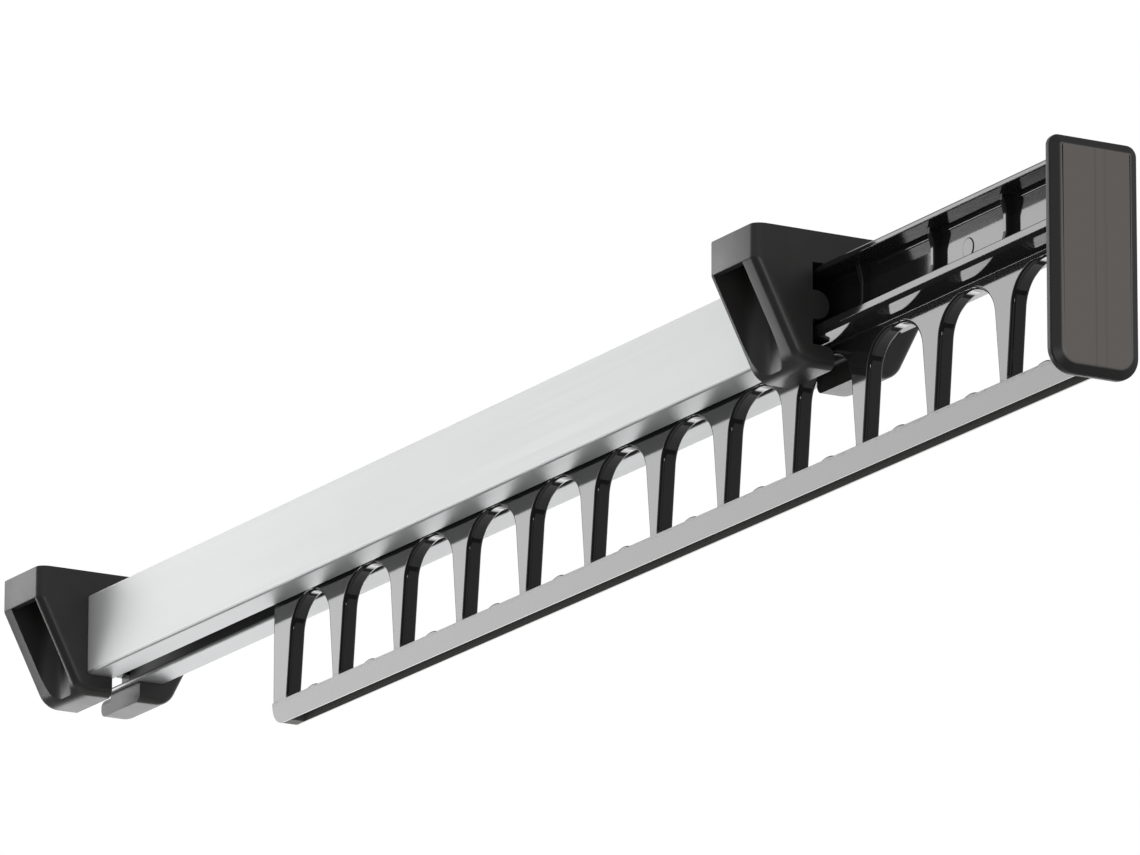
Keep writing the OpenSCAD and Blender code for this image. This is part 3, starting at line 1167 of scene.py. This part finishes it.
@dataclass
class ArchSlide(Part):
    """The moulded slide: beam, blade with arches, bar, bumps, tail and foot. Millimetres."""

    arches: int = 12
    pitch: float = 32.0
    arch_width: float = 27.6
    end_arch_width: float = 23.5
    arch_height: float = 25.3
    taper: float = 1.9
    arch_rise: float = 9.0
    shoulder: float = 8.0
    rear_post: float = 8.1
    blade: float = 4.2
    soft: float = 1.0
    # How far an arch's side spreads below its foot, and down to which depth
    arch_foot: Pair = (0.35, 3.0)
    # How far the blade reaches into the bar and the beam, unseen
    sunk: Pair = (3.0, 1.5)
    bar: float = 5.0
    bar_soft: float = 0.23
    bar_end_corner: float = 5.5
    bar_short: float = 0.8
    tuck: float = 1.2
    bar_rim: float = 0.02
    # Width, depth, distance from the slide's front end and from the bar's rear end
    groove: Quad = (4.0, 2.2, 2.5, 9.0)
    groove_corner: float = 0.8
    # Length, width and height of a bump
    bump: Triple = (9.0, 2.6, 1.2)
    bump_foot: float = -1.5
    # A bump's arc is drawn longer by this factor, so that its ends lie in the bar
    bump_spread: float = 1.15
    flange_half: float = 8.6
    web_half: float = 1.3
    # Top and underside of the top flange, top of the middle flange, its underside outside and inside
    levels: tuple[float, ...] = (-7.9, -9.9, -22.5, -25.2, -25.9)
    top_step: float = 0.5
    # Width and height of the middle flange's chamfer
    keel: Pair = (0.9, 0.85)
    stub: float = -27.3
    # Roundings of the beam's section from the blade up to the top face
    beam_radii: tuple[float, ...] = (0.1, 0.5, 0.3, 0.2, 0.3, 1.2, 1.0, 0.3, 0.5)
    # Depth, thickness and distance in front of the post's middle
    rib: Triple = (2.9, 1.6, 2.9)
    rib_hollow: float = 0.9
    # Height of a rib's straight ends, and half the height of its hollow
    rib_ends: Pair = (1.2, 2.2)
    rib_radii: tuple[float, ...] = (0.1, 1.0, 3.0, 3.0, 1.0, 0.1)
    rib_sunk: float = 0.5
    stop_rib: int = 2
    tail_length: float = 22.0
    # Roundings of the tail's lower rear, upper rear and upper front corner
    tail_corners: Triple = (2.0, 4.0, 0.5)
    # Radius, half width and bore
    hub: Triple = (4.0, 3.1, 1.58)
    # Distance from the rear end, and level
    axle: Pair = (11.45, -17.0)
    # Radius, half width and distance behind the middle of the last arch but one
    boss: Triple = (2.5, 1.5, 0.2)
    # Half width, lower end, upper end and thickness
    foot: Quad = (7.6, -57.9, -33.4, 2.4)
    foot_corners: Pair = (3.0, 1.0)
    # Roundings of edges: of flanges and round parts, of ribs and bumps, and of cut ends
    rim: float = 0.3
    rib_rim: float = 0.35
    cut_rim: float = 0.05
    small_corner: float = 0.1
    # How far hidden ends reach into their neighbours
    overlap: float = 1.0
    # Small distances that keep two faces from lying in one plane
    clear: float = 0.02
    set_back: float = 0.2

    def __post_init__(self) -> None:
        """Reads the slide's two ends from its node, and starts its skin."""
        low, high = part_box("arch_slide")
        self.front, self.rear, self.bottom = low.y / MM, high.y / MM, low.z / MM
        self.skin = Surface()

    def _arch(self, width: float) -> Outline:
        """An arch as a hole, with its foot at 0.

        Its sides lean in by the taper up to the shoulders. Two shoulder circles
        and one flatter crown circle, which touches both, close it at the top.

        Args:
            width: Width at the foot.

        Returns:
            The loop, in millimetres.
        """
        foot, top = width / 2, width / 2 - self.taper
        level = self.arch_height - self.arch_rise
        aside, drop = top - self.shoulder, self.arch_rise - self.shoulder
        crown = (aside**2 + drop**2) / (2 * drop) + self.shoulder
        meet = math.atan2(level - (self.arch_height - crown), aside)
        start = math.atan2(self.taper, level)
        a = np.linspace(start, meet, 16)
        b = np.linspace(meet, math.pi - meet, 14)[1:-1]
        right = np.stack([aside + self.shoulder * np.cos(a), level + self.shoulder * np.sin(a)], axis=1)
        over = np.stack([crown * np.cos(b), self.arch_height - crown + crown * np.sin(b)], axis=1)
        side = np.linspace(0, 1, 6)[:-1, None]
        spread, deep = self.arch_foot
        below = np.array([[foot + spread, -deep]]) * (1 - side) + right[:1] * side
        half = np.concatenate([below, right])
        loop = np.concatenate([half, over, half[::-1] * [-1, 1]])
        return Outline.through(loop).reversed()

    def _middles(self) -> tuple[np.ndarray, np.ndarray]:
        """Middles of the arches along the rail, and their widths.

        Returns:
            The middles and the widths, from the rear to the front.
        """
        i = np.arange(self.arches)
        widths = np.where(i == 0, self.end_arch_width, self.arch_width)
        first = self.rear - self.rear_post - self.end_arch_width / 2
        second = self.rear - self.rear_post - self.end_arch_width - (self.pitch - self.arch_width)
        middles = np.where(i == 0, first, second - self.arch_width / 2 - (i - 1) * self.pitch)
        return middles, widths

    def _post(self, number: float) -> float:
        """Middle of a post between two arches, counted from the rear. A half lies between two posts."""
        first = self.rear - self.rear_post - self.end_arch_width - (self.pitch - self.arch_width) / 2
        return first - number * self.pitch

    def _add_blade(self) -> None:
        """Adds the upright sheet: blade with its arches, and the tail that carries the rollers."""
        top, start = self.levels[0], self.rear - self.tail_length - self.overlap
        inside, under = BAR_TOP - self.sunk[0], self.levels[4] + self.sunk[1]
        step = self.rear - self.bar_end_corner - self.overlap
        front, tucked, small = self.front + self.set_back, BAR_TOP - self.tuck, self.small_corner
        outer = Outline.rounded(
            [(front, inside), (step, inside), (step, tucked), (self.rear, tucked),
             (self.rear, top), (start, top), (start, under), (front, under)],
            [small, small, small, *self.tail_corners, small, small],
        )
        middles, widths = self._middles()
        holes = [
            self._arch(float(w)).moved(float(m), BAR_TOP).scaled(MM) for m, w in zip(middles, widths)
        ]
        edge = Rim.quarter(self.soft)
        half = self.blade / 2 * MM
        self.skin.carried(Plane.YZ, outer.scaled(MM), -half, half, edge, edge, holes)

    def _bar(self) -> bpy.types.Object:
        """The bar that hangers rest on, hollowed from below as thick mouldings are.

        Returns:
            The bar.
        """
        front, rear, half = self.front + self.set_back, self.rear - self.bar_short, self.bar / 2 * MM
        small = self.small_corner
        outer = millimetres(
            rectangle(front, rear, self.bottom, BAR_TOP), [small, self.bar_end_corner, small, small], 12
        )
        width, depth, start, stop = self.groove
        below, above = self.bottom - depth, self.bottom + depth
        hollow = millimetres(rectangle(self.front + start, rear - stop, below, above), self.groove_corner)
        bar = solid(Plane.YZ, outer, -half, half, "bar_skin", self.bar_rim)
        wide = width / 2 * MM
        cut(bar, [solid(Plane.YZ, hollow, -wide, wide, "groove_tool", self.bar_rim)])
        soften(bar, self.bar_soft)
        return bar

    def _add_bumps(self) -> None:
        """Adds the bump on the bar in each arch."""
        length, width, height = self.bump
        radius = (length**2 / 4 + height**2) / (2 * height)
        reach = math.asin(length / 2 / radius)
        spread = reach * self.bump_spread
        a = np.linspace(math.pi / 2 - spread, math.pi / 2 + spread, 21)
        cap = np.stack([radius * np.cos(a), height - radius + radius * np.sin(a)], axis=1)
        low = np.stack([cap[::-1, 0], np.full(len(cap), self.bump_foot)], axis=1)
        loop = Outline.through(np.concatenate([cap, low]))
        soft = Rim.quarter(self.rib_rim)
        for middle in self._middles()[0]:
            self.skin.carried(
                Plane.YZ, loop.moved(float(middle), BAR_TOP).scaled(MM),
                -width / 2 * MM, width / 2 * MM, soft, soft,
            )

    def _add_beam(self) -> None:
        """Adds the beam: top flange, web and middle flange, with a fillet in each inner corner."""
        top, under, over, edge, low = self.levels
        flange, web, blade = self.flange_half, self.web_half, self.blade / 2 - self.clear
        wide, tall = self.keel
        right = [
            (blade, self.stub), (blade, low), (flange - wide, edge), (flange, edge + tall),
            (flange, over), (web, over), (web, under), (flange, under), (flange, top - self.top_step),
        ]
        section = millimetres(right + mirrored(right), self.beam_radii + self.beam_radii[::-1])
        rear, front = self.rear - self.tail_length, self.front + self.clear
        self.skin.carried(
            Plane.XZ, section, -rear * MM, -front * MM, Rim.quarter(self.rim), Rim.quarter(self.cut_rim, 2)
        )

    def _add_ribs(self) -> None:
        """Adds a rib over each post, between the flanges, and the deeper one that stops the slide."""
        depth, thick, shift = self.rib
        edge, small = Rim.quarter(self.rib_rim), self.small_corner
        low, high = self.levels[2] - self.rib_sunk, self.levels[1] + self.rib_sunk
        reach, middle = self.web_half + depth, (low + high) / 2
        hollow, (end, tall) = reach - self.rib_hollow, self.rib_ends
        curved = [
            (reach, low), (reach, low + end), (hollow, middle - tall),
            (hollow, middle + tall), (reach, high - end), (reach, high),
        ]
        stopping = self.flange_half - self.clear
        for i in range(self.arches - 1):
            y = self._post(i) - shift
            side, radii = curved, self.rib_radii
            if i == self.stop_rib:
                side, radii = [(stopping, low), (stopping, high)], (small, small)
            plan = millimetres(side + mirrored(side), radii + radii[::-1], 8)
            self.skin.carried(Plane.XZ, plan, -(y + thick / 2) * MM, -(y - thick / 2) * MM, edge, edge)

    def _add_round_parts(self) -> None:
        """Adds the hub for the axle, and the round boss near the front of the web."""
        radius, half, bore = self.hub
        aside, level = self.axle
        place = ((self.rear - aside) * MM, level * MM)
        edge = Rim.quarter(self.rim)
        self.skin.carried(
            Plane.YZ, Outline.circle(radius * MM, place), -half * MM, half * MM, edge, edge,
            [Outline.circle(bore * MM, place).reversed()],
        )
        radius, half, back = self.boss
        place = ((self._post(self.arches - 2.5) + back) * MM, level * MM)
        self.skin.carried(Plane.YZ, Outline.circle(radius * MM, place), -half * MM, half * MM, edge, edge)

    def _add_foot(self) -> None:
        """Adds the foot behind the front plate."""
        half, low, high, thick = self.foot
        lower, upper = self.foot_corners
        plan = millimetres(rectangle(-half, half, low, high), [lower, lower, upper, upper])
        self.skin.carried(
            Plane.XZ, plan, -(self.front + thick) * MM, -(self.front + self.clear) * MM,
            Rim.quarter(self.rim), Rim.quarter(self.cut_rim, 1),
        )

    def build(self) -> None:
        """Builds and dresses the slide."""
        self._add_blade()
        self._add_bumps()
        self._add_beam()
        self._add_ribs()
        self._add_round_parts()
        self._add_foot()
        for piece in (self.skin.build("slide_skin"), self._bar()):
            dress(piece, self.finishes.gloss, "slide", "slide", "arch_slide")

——

**Task instructions**
What is needed is an exact copy of the lines from the start of the listing through the line where "slide: beam, blade" sits, please, both end lines included and nothing more.

**Answer to the problem**
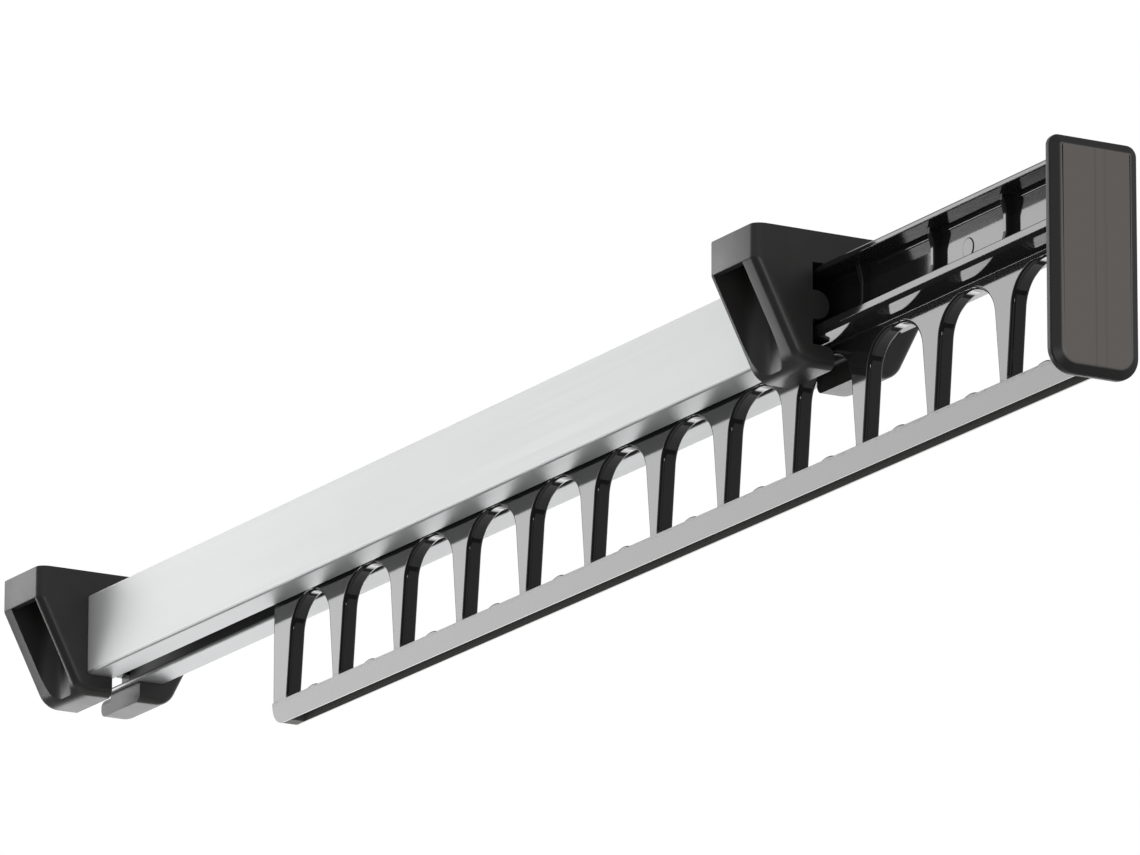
Keep writing the OpenSCAD and Blender code for this image. This is part 3, starting at line 1167 of scene.py. This part finishes it.
@dataclass
class ArchSlide(Part):
    """The moulded slide: beam, blade with arches, bar, bumps, tail and foot. Millimetres."""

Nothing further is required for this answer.